Cynthia Norton, a painter and designer currently living in the Institution, has, like many of her great-grandfather’s admirers, been looking for the whereabouts of his letters.
And, like all, she has come up short.
Although Norton was the person who “made the connection” to Chautauqua, Cynthia Norton said, it was her great uncle, Ralph Norton, who was “the first one to stay.” Like his father, Ralph Norton was an admirer of art and music, and an impassioned “man of ideas.” When he became president of the Institution in the 1940s, he donated the fountain in the newly named Bestor Plaza to match his father’s landmark, Norton Hall. The latter, Cynthia Norton said, with its homage to Greek mythology and love of the arts, “represents the trajectory of [Norton’s] life,” which her father continued until he died a decade later in 1953.
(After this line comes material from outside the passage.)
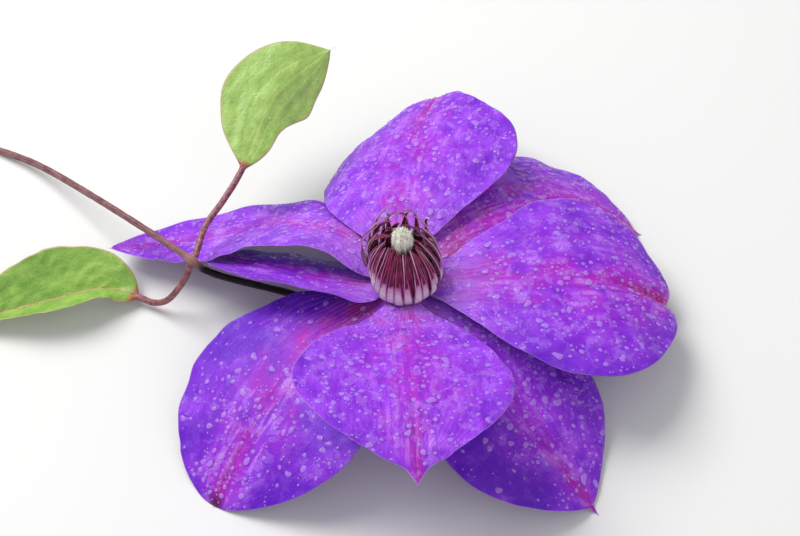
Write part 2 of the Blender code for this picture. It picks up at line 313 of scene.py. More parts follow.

But it is the story of her great-grandfather that still, to this day, hold many in captivation.
This year, an opera called Norton: A Civil War Opera premiered at the Loudoun Lyric Opera in Virginia. Written by composer David E. Chávez and librettist Meredith Bean McMath, Norton sheds light on the relationship between Norton and his sister, and portrays the soldier as a keen-minded buglist. If anything, it’s a story that revolves around the birth of 24 notes.
Keeping in mind its solemn tone, Taps had nothing to do with funerals until it was played at Gen. Butterfield’s funeral at West Point in 1893, which “bid a fine farewell to its author,” as Norton wrote. Until then, the melancholic melody of the “Butterfield Brigade” had a less significant meaning.
And ever since Oliver Willcox Norton himself died in 1920, with his ashes supposedly spread out around Chautauqua Lake, historians like Villanueva wonder if the call was played to put to rest the first man to blow it.
“I’m not sure,” Villanueva said. “And if they didn’t, they sure should have.”
*Correction (Aug. 3, 2014): This article incorrectly referred to Ralph Norton as Cynthia Norton’s father when he is her great uncle. Changes have been made to this article to correct this mistake.